Global coordination of basic prudential standards is also necessary. We demonstrate how such standards can push financial firms to choose safe over risky strategies, by removing the moral hazard from bailouts, and assuring that the competitor is not adopting risky strategies either. Universal application of basic standards prevents regulatory arbitrage. Global regulatory bodies may be more immune from financial lobbying to relax standards. A pure principles-based regulatory approach could be too flexible, but principle-based rules retain sufficient operational flexibility while reducing the delays and capture that come with regulatory discretion. The principles on the basis of which these rules are to be designed are the categories of market failure.

Stricter regulatory surveillance in emerging market economies (EMEs) largely insulated their financial systems from the crisis. Development and convergence of regulatory apparatus has been rapid. In some respects, EMEs may be closer to new global norms.
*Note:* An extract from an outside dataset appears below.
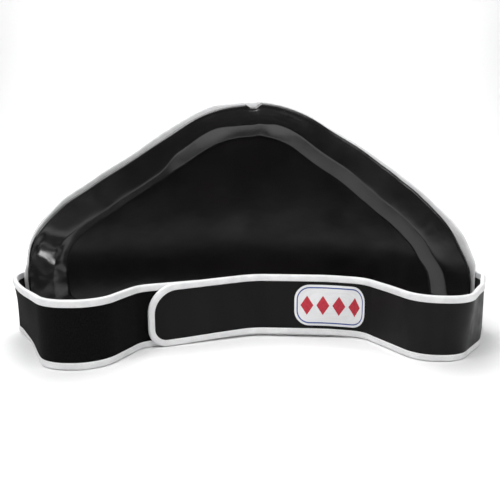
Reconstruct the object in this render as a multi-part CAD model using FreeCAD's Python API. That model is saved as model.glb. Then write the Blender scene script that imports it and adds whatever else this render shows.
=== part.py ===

The development of financial markets, however, is a major aim for regulation in EMEs along with financial stability. We examine the success in achieving these objectives in the Indian case. Some problems of regulatory overlap and coordination should be resolved keeping in mind the lessons of the crisis.

The paper is structured as follows: Section two presents the market failures that justify regulation; Section three the market and regulatory failures that led to the crisis; Section four the directions implied for regulatory reform; Section 5 for regulatory structure. Section 6 brings in issues that become relevant in EMEs where stable development of markets is a concern. Section 7 illustrates the analysis with the Indian experience before Section 8 concludes.